This week’s guest posts come courtesy of Ned Beauman, author of the novel Boxer, Beetle, which came out earlier this month and was described by the Sunday Times as “original, exhilarating and hugely enjoyable”. He has worked as an editor at Dazed & Confused and AnOther Man and has written for dozens of other magazines and newspapers.
What have you got planned this week?
I’m interviewing two indie rock queens for Dazed & Confused. I’m reading a biography of Cornelius Vanderbildt. I’m going to two Szechuan restaurants. And I’m keeping a girl with a broken foot company, because otherwise I’m worried she might go a bit Rear Window.
What do your parents think you do?
I come from a whole family of writers so actually I have no trouble explaining what I do.

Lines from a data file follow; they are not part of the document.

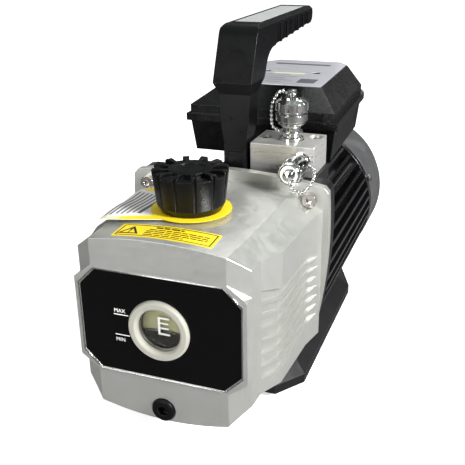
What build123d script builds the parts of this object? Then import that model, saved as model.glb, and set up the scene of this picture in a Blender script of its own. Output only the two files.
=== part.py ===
from build123d import *
import math
import os

# Oil-sealed two-stage rotary-vane vacuum pump with a totally enclosed fan-cooled motor.
# Millimetres. The shaft lies along Y with the oil casing at -Y. Z = 0 is the ground under the rubber feet,
# X = 0 is the centre plane and Y = 0 is half way along the machine.

# ---- driving dimensions -------------------------------------------------------------------------------
SHAFT_Z = 70.0            # height of the shaft above the ground
CASING_FRONT = -183.0     # front face of the oil casing
CASING_REAR = -67.0       # sealing face of the oil casing
FLANGE = 6.0              # thickness of the casing's bolting flange
CASING_WALL = 4.5
BRACKET_FRONT = -66.0
BRACKET_REAR = -52.0
MOTOR_REAR = 112.0        # rear end of the finned motor housing
FIN_RADIUS = 65.0
COWL_END = 185.6          # rear end of the fan cowl
GRIP_TOP = 243.5          # top of the carrying handle
BOX_FLOOR = 143.0         # underside of the terminal box
BOX_TOP = 191.0           # flat top of the terminal-box lid
SHAFT_R = 6.0             # pump shaft radius
MOTOR_SHAFT_R = 7.5
GAP = 0.03                # running clearance used between moving parts

BORE_R = 30.05            # stator bore; the rotor runs 0.05 mm from it at the lowest point
BORE_Z = 75.0             # the bore's centre sits above the shaft
ROTOR_R = 25.0
STATOR_R = 39.0
VANE = 4.0                # vane thickness
VANE_SLOT_FLOOR = 7.2     # distance of the vane slots' floor from the shaft axis

FILL_Y = -132.0           # oil fill neck
SIGHT_Z = 91.3            # sight glass height
DRAIN_Z = 37.5            # oil drain height
LARGE_PORT = (34.0, -38.0)      # upright 3/8 in flare port: X, Y
SMALL_PORT = (46.0, 157.6)      # forward 1/4 in flare port: X, Z
BLOCK_TOP = 168.0               # top face of the intake manifold
SADDLE_TOP = 147.0              # pad on the bracket that carries manifold and handle

# corner screws of the casing flange: half spacing and height, upper and lower pair
CASING_SCREWS = ((57.7, 139.5), (56.2, 38.0))


# ---- small shape helpers ------------------------------------------------------------------------------
def block(x0, x1, y0, y1, z0, z1):
    """Box between two opposite corners."""
    return Pos((x0 + x1) / 2, (y0 + y1) / 2, (z0 + z1) / 2) * Box(x1 - x0, y1 - y0, z1 - z0)


def rod_y(radius, y0, y1, x=0.0, z=SHAFT_Z):
    """Cylinder lying along Y."""
    return Pos(x, (y0 + y1) / 2, z) * Rot(90, 0, 0) * Cylinder(radius, y1 - y0)


def rod_z(radius, z0, z1, x=0.0, y=0.0):
    """Upright cylinder."""
    return Pos(x, y, (z0 + z1) / 2) * Cylinder(radius, z1 - z0)


def rod_x(radius, x0, x1, y=0.0, z=0.0):
    """Cylinder lying along X."""
    return Pos((x0 + x1) / 2, y, z) * Rot(0, 90, 0) * Cylinder(radius, x1 - x0)


def turned_y(points, x=0.0, z=SHAFT_Z):
    """Turned part on an axis along Y from (radius, y) points."""
    profile = make_face(Polyline(*points, close=True))
    return Pos(x, 0, z) * revolve(profile, Axis.Y)


def turned_z(points, x=0.0, y=0.0):
    """Turned part on an upright axis from (radius, z) points."""
    profile = make_face(Plane.XZ * Polyline(*points, close=True))
    return Pos(x, y, 0) * revolve(profile, Axis.Z)


def slab_x(points, x0, x1):
    """Outline of (y, z) points pushed along X."""
    sketch = make_face(Plane.YZ.offset(x0) * Polyline(*points, close=True))
    return extrude(sketch, amount=x1 - x0, dir=(1, 0, 0))


def slab_y(points, y0, y1):
    """Outline of (x, z) points pushed along Y."""
    sketch = make_face(Plane.XZ.offset(-y0) * Polyline(*points, close=True))
    return extrude(sketch, amount=y1 - y0, dir=(0, 1, 0))


def slab_z(points, z0, z1):
    """Outline of (x, y) points pushed along Z."""
    sketch = make_face(Plane.XY.offset(z0) * Polyline(*points, close=True))
    return extrude(sketch, amount=z1 - z0)


def mirrored(points):
    """Right-hand points followed by their left-hand mirror image."""
    return list(points) + [(-x, z) for x, z in reversed(points)]


def mirrored_plan(points):
    """Points on one side of the X axis followed by their mirror image across it."""
    return list(points) + [(x, -y) for x, y in reversed(points)]


def both_sides(shape):
    """A shape and its mirror image across the centre plane."""
    return shape + mirror(shape, Plane.YZ)


def joined(shapes):
    """Union of a list of shapes."""
    total = shapes[0]
    for shape in shapes[1:]:
        total = total + shape
    return total


def around_shaft(shape, count, start=0.0):
    """Copies of a shape turned about the shaft axis."""
    axis = Axis((0, 0, SHAFT_Z), (0, 1, 0))
    return [shape.rotate(axis, start + 360.0 / count * i) for i in range(count)]


def sector(inner, outer, half_angle, y0, y1):
    """Ring sector about the shaft centred on +X."""
    wedge = 2.0 * outer
    reach = wedge * math.tan(math.radians(half_angle))
    ring = rod_y(outer, y0, y1) - rod_y(inner, y0, y1)
    return ring & slab_y([(0, SHAFT_Z), (wedge, SHAFT_Z - reach), (wedge, SHAFT_Z + reach)], y0, y1)


def save(name, shape):
    """Writes one named piece."""
    export_step(shape, os.path.join("parts", name + ".step"))


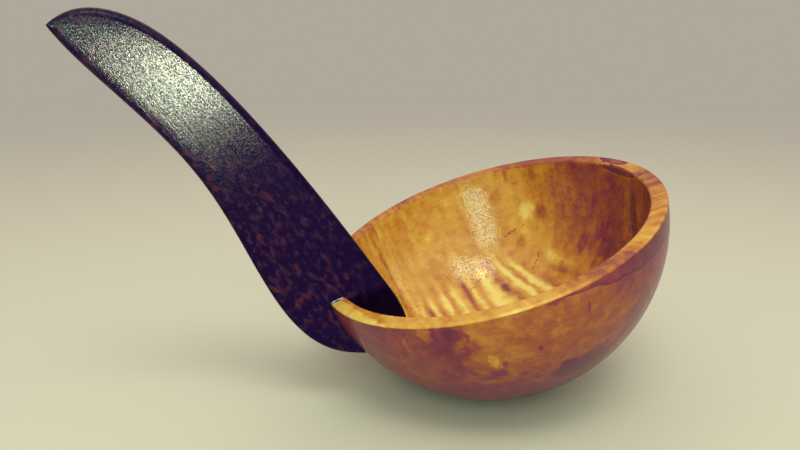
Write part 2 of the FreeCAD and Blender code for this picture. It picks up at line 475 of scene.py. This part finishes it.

Although I suppose my mum, who is a biographer, might be alarmed if she knew how little time I actually spend working.
Who do you look like?
Ross Hancock from the third series of Sky One’s Project Catwalk. In other words, like Jake Gyllenhaal if you bought him from a Hackney pound shop.
What’s your favourite sense?
Spider-sense.
Tell us something people don’t know about you…
I get worse ‘red wine mouth’ than anyone you’ve ever met.
Did your education count?
I didn’t do a creative writing course, but I studied philosophy at university and that was great. Nietzsche, Hume, Mackie, Kripke, Rawls – they’re my boys for life.
What word can’t you spell?
Gyllenhaal.
Tell us a good fact
Raymond Chandler used to keep a notebook of good titles for crime stories. One that he wrote down but never used was ‘Twenty Inches of Monkey’.
What’s next?
I’m about half way through my second book, The Teleportation Accident, which is an attempt to demolish the foundations of my first, and should come out in 2012. I’ve also got short stories coming out in a few places, including You Are The Friction.
What’s your ‘Plan B’?
I used to be a magazine journalist, so maybe that, but I love animals deeply and if fiction didn’t work out I was planning to quit my job and go off to volunteer at an orangutan sanctuary somewhere. I still might. Or I might start one of my own and call it ‘Raymond Chandler’s Twenty Inches of Monkey’.